Le seigneur, qui a troqué son costume traditionnel pour des vêtements ordinaires et une paire de baskets, contrôle son fief depuis Longwa, un village perché à 1.500 mètres d’altitude à cheval sur la frontière indo-birmane.

Tout cela est artificiel, “nous partageons la même culture”, soupire-t-il.

Née de l’héritage colonial britannique, la frontière indo-birmane a coupé en deux le peuple Naga, une mosaïque de plusieurs dizaines de tribus redoutées pour leurs coutumes guerrières il y a encore quelques décennies. Quelque 400.000 vivent aujourd’hui en Birmanie et trois autres millions en Inde.

Les Konyaks sont installés dans 44 petites communautés réparties de chaque côté de la frontière, un royaume où les inégalités sont fortes.

Côté indien, des routes, des écoles, des hôpitaux ont été construits. La minorité peut aussi habituellement compter sur les revenus du tourisme, aujourd’hui à l’arrêt avec la pandémie de coronavirus.

Côté birman, ils habitent dans l’une des régions les plus pauvres et reculées du pays, vivant quasiment en auto-suffisance de la culture du riz et de denrées vivrières. Plusieurs jours de marche sont nécessaires pour atteindre la ville la plus proche, peu d’enfants étudient au-delà du primaire et seuls 40 % des villages ont l’électricité.
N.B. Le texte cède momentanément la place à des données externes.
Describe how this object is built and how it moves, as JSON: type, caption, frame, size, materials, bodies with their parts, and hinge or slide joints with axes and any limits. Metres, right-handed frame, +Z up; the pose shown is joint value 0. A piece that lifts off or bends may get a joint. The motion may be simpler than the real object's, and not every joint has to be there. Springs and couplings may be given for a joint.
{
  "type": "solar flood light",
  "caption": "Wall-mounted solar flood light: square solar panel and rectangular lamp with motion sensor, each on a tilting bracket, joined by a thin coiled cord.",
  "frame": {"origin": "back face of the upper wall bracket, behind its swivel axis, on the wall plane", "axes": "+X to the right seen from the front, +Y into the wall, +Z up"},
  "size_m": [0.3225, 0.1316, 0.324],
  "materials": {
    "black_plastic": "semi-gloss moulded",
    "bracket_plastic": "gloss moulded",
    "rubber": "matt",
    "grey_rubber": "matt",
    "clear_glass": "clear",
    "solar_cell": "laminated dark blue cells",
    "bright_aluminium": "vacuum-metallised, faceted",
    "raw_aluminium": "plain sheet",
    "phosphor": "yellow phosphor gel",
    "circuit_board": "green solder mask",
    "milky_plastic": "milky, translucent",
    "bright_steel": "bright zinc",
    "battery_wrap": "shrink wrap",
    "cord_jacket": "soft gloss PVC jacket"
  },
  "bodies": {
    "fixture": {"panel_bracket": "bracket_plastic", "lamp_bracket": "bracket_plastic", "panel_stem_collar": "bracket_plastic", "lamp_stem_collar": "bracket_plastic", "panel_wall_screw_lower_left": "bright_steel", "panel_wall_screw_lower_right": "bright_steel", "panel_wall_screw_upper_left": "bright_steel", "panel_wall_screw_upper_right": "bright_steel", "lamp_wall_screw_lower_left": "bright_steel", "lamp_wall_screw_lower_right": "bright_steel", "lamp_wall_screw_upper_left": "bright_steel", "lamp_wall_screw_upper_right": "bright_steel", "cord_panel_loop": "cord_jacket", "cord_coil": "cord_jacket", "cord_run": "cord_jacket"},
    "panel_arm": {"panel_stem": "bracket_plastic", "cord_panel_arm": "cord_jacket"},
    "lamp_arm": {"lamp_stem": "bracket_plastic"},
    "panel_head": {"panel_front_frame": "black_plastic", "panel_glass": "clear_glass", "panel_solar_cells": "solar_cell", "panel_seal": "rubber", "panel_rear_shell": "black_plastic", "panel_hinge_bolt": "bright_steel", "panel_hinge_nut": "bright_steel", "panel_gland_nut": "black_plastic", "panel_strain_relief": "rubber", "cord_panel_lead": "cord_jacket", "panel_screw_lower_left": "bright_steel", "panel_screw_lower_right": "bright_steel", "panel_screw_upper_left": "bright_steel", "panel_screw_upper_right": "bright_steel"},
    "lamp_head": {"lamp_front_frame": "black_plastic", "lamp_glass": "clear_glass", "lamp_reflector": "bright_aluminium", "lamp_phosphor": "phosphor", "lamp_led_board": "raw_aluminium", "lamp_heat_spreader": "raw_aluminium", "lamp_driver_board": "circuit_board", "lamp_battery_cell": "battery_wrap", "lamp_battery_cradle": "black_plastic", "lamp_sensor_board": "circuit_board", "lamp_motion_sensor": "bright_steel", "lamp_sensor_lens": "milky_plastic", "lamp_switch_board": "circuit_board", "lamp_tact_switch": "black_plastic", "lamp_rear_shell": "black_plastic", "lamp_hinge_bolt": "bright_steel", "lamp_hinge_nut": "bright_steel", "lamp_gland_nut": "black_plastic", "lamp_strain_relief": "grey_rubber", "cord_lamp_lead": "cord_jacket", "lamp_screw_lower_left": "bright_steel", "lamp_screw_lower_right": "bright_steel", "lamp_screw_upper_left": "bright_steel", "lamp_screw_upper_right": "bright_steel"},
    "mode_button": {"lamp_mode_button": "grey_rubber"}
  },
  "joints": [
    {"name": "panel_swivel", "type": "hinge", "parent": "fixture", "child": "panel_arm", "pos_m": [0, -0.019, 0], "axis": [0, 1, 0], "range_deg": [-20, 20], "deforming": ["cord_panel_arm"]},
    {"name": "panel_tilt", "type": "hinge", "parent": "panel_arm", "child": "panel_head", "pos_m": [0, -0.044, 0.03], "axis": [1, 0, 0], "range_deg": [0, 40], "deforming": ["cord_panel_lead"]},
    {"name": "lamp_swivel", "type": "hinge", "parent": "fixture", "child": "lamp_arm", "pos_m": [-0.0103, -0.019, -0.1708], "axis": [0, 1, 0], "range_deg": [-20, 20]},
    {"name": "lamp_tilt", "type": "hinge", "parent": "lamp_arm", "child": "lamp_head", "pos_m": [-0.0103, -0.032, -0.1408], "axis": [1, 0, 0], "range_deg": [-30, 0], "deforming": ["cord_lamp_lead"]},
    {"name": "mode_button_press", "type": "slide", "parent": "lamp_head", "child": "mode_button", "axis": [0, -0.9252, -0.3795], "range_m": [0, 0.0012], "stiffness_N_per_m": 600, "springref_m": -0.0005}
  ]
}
Seule solution: se rendre en Inde pour écouler leur modeste production agricole, étudier ou se faire soigner.

Mais la frontière entre les deux pays est aujourd’hui fermée à cause du coronavirus, interdisant les échanges et fragilisant encore davantage les Konyaks de Birmanie.

L’Inde a fait livrer des rations alimentaires d’urgence aux Nagas pour les aider économiquement face à la pandémie.
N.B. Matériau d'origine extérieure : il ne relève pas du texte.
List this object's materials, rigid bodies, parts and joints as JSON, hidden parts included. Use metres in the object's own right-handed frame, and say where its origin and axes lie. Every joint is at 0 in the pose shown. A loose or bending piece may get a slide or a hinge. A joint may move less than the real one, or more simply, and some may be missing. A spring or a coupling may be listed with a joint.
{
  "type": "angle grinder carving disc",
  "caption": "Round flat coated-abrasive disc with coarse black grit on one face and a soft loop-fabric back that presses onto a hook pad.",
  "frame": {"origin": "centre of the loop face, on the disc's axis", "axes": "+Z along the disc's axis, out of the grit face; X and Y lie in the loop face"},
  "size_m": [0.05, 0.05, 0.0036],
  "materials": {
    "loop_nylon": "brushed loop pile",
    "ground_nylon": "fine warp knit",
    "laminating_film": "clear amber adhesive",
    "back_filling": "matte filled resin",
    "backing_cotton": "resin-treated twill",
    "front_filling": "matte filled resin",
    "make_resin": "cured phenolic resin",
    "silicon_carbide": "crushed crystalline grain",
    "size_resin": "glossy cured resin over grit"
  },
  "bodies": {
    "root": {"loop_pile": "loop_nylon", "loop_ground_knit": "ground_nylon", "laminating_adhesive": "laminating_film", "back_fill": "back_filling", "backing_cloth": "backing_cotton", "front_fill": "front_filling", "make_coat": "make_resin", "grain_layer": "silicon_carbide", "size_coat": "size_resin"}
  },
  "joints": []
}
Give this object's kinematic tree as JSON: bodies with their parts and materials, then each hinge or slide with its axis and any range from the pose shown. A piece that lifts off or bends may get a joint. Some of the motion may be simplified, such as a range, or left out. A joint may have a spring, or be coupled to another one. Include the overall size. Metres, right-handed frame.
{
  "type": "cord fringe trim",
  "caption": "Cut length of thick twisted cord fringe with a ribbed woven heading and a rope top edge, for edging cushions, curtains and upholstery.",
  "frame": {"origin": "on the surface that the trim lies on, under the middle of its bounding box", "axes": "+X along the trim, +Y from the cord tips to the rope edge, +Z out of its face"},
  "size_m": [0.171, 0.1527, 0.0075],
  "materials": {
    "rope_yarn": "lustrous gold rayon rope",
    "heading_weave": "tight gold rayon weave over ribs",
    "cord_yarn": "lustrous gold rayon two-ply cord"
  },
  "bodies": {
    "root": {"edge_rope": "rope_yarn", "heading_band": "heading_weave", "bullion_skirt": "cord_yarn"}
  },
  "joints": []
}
En Birmanie, “ils ne reçoivent aucune aide des autorités. Leur situation est très difficile”, déplore Nahmai Konyak, 34 ans, guide touristique à Longwa.

Utopique Nagaland

Des décennies après le retrait des Anglais, le désir d’un Nagaland uni reste fort

Mais la lutte pour l’indépendance menée par des fractions armées des deux côtés de la frontière est aujourd’hui plus sporadique.

Le combat est aussi politique, d’autant que les législatives qui doivent se tenir fin 2020 en Birmanie approchent.

Kail, député régional de la Ligue nationale de la démocratie, le parti politique d’Aung San Suu Kyi, est Naga et brigue un autre mandat pour tenter d’améliorer l’accès aux soins et à l’éducation.

Face à lui, une nouvelle formation a vu le jour il y a quelques mois: le Parti national Naga (NNP) qui ambitionne “d’obtenir au moins une dizaine de députés au Parlement pour défendre les intérêts” de la minorité.

Tonyei Phawng rêve, lui, encore d’indépendance, mais cela reste très utopique.

New Delhi a investi dans la région, réfrénant les aspirations autonomistes de ce côté de la frontière.

“Le gouvernement a lavé le cerveau” de nos frères en Inde, ils ne veulent plus se battre, déplore l’activiste Naga, Jacob Ngansa.

Malgré de nombreux points communs, les divisions restent aussi fortes parmi cette constellation de petites communautés.

Il faut d’abord privilégier l’éducation et la santé, estime le député Kail.

Ensuite, “les jeunes générations pourront reprendre le combat” d’un Nagaland uni et fort, se prend-il à rêver.